The people who named places in Australia often did not skirt around crudeness or vulgarity, and we’re all the better for it.
All over this wide brown land there are knobs, creeks, roads, mountains, towns and lookouts with names that will make that holiday road trip that bit more enjoyable.
Here are some of the weirdest and wackiest place names from each state.
Nowhere Else Road runs through the Eyre Peninsula, starting in Sheringa and ending up, well, somewhere else.
So desirable is the road sign that it keeps being stolen by travellers wanting a souvenir of their time on the road.
South Australia has many other wonderful towns and landmarks, such as Bullshit Hill, Cream Puff Corner, Mount Buggery, the Boobs and Break Wind Reserve.
Near Ballarat’s Goldfields is the delightfully named Whipstick Scrub, where you can explore the forest and try your hand at panning for gold.
According to the National Library of Australia, the first gold was found in the area in 1884.
Elsewhere in Victoria, you will find Titwobble Lane, Teddy Bears Gap, Ding-A-Ding and Sausage Gully.
The township of Bong Bong, in the Southern Highlands, doesn’t exist any longer, but the name lives on in the parish and a racecourse and several streets in nearby towns.

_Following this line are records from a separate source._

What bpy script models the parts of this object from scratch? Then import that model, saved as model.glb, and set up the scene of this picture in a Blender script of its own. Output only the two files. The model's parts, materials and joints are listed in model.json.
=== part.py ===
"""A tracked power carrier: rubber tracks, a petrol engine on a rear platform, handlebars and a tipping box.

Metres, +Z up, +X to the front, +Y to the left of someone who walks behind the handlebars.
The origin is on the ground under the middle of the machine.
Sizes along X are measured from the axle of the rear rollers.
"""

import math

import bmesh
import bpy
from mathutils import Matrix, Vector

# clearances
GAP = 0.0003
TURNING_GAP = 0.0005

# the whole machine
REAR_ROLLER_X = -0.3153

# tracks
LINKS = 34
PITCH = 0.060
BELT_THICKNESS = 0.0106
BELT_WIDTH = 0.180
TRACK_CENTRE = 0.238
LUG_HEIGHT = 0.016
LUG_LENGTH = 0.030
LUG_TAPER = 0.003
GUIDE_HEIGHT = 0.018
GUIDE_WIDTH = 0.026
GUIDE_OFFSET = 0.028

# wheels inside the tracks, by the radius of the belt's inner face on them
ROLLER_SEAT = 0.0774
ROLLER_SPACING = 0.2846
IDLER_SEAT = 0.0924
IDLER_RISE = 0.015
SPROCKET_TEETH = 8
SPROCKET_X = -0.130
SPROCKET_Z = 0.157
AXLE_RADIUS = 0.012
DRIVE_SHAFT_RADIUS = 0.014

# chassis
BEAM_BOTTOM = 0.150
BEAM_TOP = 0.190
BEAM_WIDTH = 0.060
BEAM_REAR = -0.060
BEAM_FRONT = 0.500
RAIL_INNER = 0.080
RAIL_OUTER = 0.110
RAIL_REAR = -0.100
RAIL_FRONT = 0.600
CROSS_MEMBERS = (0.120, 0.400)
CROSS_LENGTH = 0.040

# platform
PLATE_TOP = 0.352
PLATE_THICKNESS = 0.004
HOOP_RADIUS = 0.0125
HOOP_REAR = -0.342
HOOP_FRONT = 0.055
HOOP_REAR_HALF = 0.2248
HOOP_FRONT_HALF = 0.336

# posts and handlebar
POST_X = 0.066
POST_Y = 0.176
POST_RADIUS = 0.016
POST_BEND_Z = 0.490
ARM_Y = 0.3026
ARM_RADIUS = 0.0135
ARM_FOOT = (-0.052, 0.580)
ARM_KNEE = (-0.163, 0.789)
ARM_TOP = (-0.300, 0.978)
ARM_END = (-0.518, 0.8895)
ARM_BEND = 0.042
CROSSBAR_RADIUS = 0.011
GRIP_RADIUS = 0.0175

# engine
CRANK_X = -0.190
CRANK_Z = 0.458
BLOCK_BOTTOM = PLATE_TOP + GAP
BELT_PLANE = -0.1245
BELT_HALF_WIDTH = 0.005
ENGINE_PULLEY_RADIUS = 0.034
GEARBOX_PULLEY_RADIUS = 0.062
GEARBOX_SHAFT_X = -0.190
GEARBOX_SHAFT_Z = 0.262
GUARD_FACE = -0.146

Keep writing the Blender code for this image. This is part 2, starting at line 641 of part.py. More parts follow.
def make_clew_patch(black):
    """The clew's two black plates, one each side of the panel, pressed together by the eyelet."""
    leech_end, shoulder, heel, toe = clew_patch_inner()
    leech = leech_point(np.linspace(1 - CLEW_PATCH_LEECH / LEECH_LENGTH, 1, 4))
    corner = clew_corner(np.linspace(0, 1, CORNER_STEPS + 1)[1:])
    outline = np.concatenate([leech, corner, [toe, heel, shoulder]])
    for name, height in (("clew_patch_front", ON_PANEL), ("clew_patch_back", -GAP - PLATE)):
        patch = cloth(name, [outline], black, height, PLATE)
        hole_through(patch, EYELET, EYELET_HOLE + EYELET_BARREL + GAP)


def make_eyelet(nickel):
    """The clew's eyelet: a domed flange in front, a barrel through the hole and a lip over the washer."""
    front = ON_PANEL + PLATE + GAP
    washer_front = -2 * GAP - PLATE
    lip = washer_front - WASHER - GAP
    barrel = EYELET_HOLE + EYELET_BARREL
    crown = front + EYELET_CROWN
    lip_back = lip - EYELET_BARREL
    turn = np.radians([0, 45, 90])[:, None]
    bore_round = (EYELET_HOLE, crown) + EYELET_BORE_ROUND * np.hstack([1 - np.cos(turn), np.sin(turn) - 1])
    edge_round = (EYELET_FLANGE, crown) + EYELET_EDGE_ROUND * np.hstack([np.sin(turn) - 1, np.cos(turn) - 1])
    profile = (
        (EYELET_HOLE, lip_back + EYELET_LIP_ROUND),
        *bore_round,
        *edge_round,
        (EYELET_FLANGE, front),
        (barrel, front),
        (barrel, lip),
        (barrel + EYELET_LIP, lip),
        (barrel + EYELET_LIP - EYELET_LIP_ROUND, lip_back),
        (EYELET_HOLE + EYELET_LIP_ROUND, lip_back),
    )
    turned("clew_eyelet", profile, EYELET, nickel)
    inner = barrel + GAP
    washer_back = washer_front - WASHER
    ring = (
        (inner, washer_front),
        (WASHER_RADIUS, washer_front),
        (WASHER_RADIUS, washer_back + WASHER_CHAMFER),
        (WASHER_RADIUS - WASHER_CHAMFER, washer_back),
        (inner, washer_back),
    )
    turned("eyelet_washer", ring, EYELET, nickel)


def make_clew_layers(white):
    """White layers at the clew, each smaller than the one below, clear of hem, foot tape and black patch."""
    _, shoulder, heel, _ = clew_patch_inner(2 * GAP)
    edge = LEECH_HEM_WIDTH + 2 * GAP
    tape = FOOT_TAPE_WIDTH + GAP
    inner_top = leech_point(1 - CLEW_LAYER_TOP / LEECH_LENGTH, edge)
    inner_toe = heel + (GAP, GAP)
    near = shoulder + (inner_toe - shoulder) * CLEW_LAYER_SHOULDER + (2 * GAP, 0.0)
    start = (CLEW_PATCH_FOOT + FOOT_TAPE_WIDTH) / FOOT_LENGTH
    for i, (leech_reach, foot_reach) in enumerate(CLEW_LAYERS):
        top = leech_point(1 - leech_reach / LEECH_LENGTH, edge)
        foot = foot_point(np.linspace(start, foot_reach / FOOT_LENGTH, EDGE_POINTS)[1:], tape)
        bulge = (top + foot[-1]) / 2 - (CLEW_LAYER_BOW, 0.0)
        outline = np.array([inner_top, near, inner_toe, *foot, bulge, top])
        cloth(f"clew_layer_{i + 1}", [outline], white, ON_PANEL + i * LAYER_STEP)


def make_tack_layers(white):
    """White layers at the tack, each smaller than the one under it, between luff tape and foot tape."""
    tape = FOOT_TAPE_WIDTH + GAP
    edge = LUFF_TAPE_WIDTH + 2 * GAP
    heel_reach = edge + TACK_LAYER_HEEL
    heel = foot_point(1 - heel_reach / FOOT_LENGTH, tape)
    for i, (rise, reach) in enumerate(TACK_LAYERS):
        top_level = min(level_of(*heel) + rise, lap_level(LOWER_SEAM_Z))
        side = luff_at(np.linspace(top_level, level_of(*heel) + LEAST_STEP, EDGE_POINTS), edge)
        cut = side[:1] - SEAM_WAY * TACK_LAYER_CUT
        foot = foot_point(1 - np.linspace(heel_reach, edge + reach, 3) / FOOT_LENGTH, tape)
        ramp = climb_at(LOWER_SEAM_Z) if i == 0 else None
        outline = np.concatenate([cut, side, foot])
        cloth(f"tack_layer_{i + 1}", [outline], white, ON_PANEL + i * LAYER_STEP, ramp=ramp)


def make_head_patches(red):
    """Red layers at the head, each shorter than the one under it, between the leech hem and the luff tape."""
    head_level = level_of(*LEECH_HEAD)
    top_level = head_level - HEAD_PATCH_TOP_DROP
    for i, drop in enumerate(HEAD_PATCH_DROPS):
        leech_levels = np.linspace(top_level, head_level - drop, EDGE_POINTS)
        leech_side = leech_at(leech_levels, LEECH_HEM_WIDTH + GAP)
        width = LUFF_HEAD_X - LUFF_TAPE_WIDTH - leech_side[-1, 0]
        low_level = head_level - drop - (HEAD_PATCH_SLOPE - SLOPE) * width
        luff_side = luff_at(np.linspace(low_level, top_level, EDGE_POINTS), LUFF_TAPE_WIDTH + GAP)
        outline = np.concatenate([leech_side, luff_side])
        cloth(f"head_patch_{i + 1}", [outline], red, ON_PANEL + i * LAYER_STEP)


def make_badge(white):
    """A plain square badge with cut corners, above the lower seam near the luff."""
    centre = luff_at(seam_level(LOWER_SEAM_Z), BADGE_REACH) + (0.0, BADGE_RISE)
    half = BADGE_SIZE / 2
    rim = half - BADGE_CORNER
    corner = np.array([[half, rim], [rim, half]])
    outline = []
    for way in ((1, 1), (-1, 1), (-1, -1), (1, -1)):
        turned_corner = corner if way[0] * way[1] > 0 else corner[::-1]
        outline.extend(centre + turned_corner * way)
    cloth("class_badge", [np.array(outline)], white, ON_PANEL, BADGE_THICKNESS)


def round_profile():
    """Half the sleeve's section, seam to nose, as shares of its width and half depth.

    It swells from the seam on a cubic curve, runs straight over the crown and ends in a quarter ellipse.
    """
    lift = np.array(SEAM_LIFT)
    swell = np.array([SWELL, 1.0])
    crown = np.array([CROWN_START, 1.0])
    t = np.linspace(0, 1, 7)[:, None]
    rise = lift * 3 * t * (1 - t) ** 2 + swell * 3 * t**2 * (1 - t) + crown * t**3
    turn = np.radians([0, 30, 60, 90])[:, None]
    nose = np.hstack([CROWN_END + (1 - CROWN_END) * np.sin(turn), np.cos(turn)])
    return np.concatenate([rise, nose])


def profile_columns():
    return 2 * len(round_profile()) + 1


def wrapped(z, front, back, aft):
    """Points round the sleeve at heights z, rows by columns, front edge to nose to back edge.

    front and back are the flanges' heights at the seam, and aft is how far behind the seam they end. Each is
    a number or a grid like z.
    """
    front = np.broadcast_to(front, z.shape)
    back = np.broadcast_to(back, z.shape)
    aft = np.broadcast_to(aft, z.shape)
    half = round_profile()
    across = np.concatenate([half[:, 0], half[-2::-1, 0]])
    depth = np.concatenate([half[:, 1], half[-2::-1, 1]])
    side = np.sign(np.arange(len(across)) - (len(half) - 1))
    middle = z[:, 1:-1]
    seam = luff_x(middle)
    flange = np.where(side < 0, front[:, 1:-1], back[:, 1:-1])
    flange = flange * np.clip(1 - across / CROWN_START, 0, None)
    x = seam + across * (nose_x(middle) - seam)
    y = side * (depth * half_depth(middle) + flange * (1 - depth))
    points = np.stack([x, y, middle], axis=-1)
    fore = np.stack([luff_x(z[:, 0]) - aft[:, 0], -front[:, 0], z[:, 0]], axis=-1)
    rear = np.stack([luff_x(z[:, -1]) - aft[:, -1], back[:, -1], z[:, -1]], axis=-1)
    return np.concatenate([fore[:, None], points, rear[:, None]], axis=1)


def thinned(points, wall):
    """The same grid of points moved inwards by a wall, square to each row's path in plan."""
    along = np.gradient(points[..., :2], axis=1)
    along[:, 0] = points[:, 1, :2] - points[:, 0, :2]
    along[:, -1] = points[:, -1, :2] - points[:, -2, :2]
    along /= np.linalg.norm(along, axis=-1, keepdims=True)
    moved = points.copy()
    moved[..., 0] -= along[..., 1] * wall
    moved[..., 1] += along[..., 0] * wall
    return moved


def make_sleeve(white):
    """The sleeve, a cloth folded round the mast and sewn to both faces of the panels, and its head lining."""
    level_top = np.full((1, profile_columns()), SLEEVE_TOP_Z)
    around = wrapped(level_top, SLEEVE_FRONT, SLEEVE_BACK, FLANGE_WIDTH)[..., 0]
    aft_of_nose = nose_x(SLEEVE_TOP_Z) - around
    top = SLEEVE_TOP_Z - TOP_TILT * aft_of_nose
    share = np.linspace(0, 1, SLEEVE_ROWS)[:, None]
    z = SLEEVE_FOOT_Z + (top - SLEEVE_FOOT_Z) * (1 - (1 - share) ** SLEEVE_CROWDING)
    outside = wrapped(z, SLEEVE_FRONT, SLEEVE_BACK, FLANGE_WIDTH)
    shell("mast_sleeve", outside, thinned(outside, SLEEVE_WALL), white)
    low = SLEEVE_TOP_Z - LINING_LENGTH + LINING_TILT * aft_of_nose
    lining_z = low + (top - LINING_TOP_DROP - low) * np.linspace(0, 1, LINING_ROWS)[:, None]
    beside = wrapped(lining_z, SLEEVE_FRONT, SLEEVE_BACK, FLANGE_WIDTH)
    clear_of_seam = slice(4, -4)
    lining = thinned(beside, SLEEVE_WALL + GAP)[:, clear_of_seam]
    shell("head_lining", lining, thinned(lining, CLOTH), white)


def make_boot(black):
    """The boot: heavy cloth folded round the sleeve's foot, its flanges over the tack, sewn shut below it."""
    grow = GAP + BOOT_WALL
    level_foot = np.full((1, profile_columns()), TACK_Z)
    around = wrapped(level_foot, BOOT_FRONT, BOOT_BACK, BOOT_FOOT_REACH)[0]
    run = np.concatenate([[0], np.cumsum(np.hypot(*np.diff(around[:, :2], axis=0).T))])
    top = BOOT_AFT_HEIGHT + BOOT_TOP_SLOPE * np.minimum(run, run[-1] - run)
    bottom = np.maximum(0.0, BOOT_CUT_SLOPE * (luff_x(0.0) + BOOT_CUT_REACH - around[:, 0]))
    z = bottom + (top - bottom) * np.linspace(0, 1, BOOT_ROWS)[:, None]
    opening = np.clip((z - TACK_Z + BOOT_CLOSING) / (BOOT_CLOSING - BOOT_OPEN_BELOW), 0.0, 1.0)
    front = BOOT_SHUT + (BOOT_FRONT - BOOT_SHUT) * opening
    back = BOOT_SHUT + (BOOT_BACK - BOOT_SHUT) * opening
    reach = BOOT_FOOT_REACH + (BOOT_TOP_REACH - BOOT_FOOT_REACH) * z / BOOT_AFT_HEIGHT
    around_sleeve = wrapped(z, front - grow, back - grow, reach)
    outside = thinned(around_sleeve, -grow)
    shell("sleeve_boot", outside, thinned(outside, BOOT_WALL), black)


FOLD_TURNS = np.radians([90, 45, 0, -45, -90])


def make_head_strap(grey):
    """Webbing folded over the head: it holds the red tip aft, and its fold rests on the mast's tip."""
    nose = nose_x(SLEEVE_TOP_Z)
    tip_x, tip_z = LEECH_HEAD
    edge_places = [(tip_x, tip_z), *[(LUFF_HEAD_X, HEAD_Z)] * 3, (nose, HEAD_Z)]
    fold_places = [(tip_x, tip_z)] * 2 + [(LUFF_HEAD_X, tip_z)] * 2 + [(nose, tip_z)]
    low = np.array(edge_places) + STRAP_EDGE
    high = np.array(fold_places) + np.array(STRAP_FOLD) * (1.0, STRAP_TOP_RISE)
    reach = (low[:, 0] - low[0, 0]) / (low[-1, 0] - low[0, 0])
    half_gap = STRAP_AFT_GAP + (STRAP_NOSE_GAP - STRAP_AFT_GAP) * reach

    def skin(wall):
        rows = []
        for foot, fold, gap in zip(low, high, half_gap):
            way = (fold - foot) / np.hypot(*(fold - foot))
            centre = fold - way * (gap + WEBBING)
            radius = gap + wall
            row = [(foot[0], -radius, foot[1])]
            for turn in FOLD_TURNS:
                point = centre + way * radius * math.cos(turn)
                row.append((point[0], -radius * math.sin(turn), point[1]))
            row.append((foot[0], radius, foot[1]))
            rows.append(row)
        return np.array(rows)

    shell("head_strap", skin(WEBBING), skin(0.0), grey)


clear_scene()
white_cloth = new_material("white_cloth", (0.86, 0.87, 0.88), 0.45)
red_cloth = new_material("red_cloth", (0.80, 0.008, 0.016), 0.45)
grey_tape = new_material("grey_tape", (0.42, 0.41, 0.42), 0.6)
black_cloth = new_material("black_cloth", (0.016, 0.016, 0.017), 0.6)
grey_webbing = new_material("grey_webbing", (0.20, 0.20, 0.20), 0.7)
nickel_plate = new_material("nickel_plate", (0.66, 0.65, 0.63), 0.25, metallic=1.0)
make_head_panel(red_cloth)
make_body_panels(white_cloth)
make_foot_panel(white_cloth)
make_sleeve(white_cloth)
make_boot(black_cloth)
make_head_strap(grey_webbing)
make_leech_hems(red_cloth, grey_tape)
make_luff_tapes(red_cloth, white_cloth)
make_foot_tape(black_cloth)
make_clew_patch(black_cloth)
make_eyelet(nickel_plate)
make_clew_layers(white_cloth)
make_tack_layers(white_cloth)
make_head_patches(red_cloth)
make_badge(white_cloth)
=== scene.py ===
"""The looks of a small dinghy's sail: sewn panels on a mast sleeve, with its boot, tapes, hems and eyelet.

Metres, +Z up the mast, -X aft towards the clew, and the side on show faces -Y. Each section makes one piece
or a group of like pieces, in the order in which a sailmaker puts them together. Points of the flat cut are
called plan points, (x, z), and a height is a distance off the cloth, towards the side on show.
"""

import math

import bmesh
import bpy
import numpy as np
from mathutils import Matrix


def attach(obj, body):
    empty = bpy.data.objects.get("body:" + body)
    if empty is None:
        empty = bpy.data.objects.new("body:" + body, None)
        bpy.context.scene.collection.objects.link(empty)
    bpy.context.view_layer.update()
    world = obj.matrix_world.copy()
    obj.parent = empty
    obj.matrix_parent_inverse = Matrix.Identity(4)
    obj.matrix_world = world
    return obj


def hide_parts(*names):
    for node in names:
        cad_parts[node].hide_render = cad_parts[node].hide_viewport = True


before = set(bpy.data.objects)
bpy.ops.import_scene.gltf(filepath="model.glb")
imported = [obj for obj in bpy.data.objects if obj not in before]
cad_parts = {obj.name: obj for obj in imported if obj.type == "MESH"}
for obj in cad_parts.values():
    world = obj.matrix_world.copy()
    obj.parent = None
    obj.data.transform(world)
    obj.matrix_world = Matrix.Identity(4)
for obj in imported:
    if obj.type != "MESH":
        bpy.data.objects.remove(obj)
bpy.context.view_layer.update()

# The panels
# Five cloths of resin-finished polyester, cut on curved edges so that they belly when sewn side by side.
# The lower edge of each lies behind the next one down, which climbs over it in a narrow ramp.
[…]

The Bong Bong Picnic Race Club has been holding race meetings since 1886 and still attracts thousands to every meeting.
NSW is also home to such notable places as Burrumbuttock, Delicate Nobby, Tom Ugly, Mount Great Groaner, Flirtation Hill and Boozer Creek.
Humpty Doo is a jolly small town situated 40 kilometres from Darwin.
It’s home to roughly 4000 people and a large fibreglass statue of a crocodile with boxing gloves.
Where NSW has Bong Bong, the Northern Territory has Bing Bong, and Fannie Bay and Mount Unapproachable.
French explorer Louis Freycinet gave this small bay quite a poor wrap when he first travelled to Western Australia, calling it “Havre Inutile” which was then translated to “useless harbour”.
At that time it was useless because the water was too shallow for any ships to pass through, but now more than a million tonnes of salt is shipped from Useless Loop every year.
The state is also home to Woop Woop, the North Pole, Innaloo, Cockburn and Dog Swamp.
Scientists accepted hundreds of years ago that the earth was not flat.
Nevertheless, The Edge of the World, in Tasmania, is a plaque that looks out to a stretch of ocean that extends 20,000 kilometres to Patagonia, in South America.
The Edge of the World also has some of the cleanest air of the planet, probably because of the constant high winds.
Also in Tasmania are Hells Gate, Pisspot Creek, Cape Grim, Snag Point and Thrush Forest.
Mount Surprise, in far north Queensland, has two tourist attractions that might seem a little unusual, even surprising, for that neck of the woods – the Mount Surprise Railway Station and a shop called Mount Surprise Gems where you can explore the history of fossicking in the area.
Queensland also has Banana, Mount Blowhard, Mount Breast and Ugly Creek.
It also has a bunch of knobs including Yorkeys Knob, Two Mile Knob, Quality Knob, Iron Knob, Scrubby Knob and even just The Knob.